Sunday, 13 February 2011

Clerical fashionista

Read a short article in The Sunday Telegraph about two clergy that met on Facebook and have now become engaged. It is a lovely story and I pray for them and for all those preparing for marriage at this time. There was however one thing that caused me to let out a slight sigh of despair and it was the photograph accompanying the article. joanna jepson The picture is of Rev Joanna Jepson wearing a clerical collar, only the collar isn’t attached to a clerical shirt and is more like a choker. Actually, I think Joanna’s outfit looks quite tasteful but I’ve seen others that were, frankly, distracting. The first time I saw one of these collars the wearer matched it with a cashmere v neck sweater and on another occasion the dog collar was worn with a matching patterned dress with a plunging neck line.

bad vestmentsI confess I am a fashion ignoramus, but then I didn’t expect a clerical collar to be a fashion statement. I guess it’s the logical extension of the increasing trend amongst colleagues to try and find   the wackiest / tackiest clerical wear. Clerical shirts now come in more colours than a Dulux paint chart and some vestments make Elton John’s 1970s outfits look understated. I once had a conversation with a bishop who assured me that the shade of purple was a significant decision and I know clergy who regard the size and type of dog collar as a statement of church tradition.

It seems that clerical wear has become an extension and expression of the minister’s personality. I had always assumed that the purpose of robes and other clerical outfits was to avoid such a statement, so fashion that people focused on the ministry not the minister. Now when I attend a diocesan service at the cathedral I’m not surprised if it turns out to be something like religious chic day at the London Fashion Week.

Would love to write more but I’m off to be measured for my latest alb. What to go for, gingham or plaid?

7 comments:

Archdruid Eileen said...

I think Bad Vestments has it about right. "Christian worship is not supposed to be about you".

UKViewer said...

It's an interesting commentary on what is or is not suitable for Clergy to wear.

In my Army days, there were strict rules about what you could wear in uniform and even off duty. Offensive T Shirts or logo's were forbidden. As an officer, shirt, collar, blazer etc were expected off duty.

Now retired, I relish the relative freedom of wearing jeans etc, even to church, being casual is a bonus for me.

However, when recently invited by the Bishop to a social gathering, I reverted to type, turning up in shirt tie etc, to find myself the odd man out. Such is life, you learn the social mores as you go along.

Fr David Cloake said...

I am with the 'wear black so that it is not about me' brigade. My place in the army chaplaincy has done much to reinforce my regard for uniform, and to a lesser extent perhaps, uniformity. I am not an oldie, but am proudly a fashion fuddy-duddy!

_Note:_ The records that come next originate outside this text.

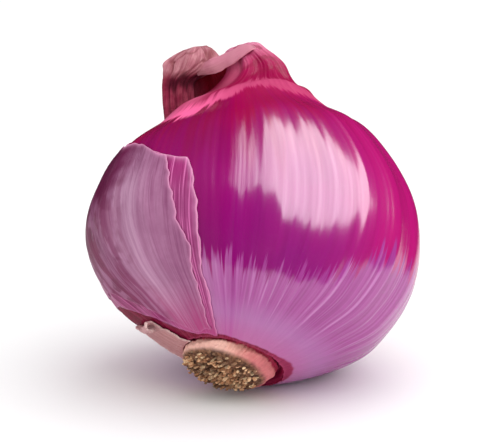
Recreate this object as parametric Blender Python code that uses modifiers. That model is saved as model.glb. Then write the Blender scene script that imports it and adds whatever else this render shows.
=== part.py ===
# A red onion, lying tilted on a small flat spot with its root end towards the front left.
# Units are metres and +Z is up. The origin is the middle of the flat spot, on the underside of the bulb.
#
# Each piece is first shaped round the bulb's own upright axis, with the neck at the top, the root end at the
# bottom and -Y towards the front. It is then bent with the bulb and leaned over into its resting pose.

import math
import random

import bmesh
import bpy
from mathutils import Matrix, Vector

# Driving dimensions of the bulb
BULB_WIDTH = 0.0640
HALF_WIDTH = BULB_WIDTH / 2
NECK_TIP_Z = 0.0375
SHOULDER_Z = 0.0272
ROOT_SEAT_Z = -0.0255
FLAT_DEPTH = 0.0013
SEAT_GAP = 0.00035

# Its resting pose, and the bend that carries the neck and the root end towards the same side
LEAN_RIGHT = math.radians(1.8)
LEAN_BACK = math.radians(33.3)
BEND_ANGLE = math.radians(31.4)
BEND_LENGTH = 0.056
BEND_TOWARDS = math.radians(208.8)

# Half outline of the bulb from the tip of its neck to the seat of its root plate, as radius and height
OUTLINE = [
    (0.0019, NECK_TIP_Z),
    (0.0029, 0.0369),
    (0.0036, 0.0351),
    (0.0045, 0.0333),
    (0.0058, 0.0314),
    (0.0075, 0.0297),
    (0.0097, 0.0284),
    (0.0130, SHOULDER_Z),
    (0.0176, 0.0233),
    (0.0243, 0.0181),
    (0.0293, 0.0101),
    (HALF_WIDTH, 0.0000),
    (0.0310, -0.0092),
    (0.0266, -0.0167),
    (0.0204, -0.0211),
    (0.0150, -0.0243),
    (0.0114, -0.0261),
    (0.0098, -0.0267),
    (0.0091, ROOT_SEAT_Z),
]
BULB_SEGMENTS = 84
BULB_RINGS = 42

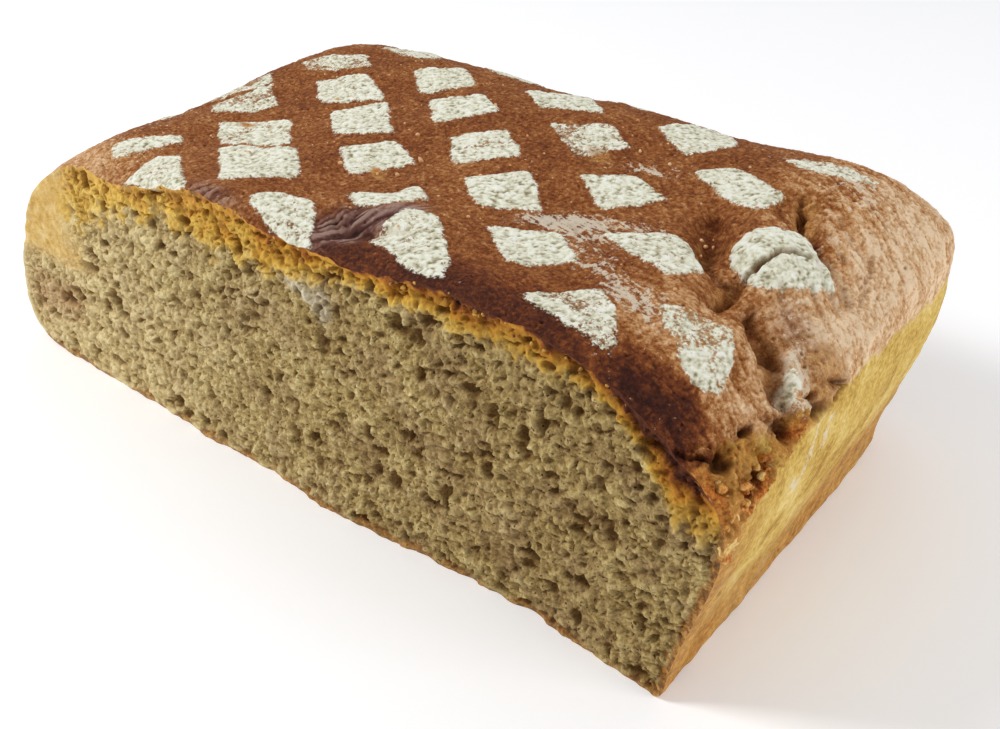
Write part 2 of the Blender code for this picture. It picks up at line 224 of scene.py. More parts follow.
def layered(points, *layers):
    """The sum of several grains, each given by its amount, size and seed."""
    return sum(amount * grain(points, size, seed) for amount, size, seed in layers)


def hollows(u, v, size, seed, low, high, share=1.0):
    """Round hollows strewn over a plane, one to a cell of the given size: their depth, 0 between them."""
    cu, cv = np.floor(u / size).astype(np.int64), np.floor(v / size).astype(np.int64)
    depth = np.zeros_like(u)
    for du in (-1, 0, 1):
        for dv in (-1, 0, 1):
            i, j = cu + du, cv + dv
            x = (i + 0.1 + 0.8 * scatter(i, j, 0, seed)) * size
            y = (j + 0.1 + 0.8 * scatter(i, j, 1, seed)) * size
            radius = size * (low + (high - low) * scatter(i, j, 2, seed) ** 2)
            stretch = 0.7 + 0.75 * scatter(i, j, 3, seed)
            there = scatter(i, j, 4, seed) < share
            reach = ((u - x) / (radius * stretch)) ** 2 + ((v - y) * stretch / radius) ** 2
            depth = np.maximum(depth, there * radius * np.sqrt(np.maximum(0.0, 1 - reach)))
    return depth


def wall_reach(x, z):
    """How far each end stands from the middle at height z: the right end leans out, the left one slumps."""
    right = HALF_LENGTH - RIGHT_LEAN * (1 - smooth(z / LEAN_HEIGHT))
    under = np.clip(1 - z / LEFT_FOOT_HEIGHT, 0, 1)
    lean = np.maximum(z - LEFT_FOOT_HEIGHT, 0) / (WALL_TOP - LEFT_FOOT_HEIGHT)
    left = HALF_LENGTH - LEFT_FOOT * (1 - np.sqrt(1 - under**2)) - LEFT_SLUMP * lean**LEFT_SLUMP_POWER
    return np.where(x > 0, right, left)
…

Albs with flowers or skulls-and-crossed-bones next ....

Robert said...

All too often, the message vestments give out is 'Look at me, I'm the important one here'. I know that's not the theory, but there's a mass of stuff around preaching and ordained ministry that boosts the importance of those who occupy these offices, at the expense of everyone else. Why is it, for instance, that preachers and ministers are expected to give the occasional 'account of their call', but church leaners, who are just as important and a lot more practical, aren't expected to have calls at all?

Robert said...

Sorry, cleaners.

David said...

I'd go for the gingham if I were you!

Richard Brown said...

But even clerical collars are fashionably fickle. Some of us can remember when the abbreviated collar (small white bit showing out of black surround) was definitely Anglo or even Roman. The solid dog-collar was absolutely only for evangelicals - the deeper the better. In a generation, that completely changed and now you have to look hard to see the white bit on an evangelical's collar. Whatever happened to the proper dog-collar? - gone to Rome, I suspect.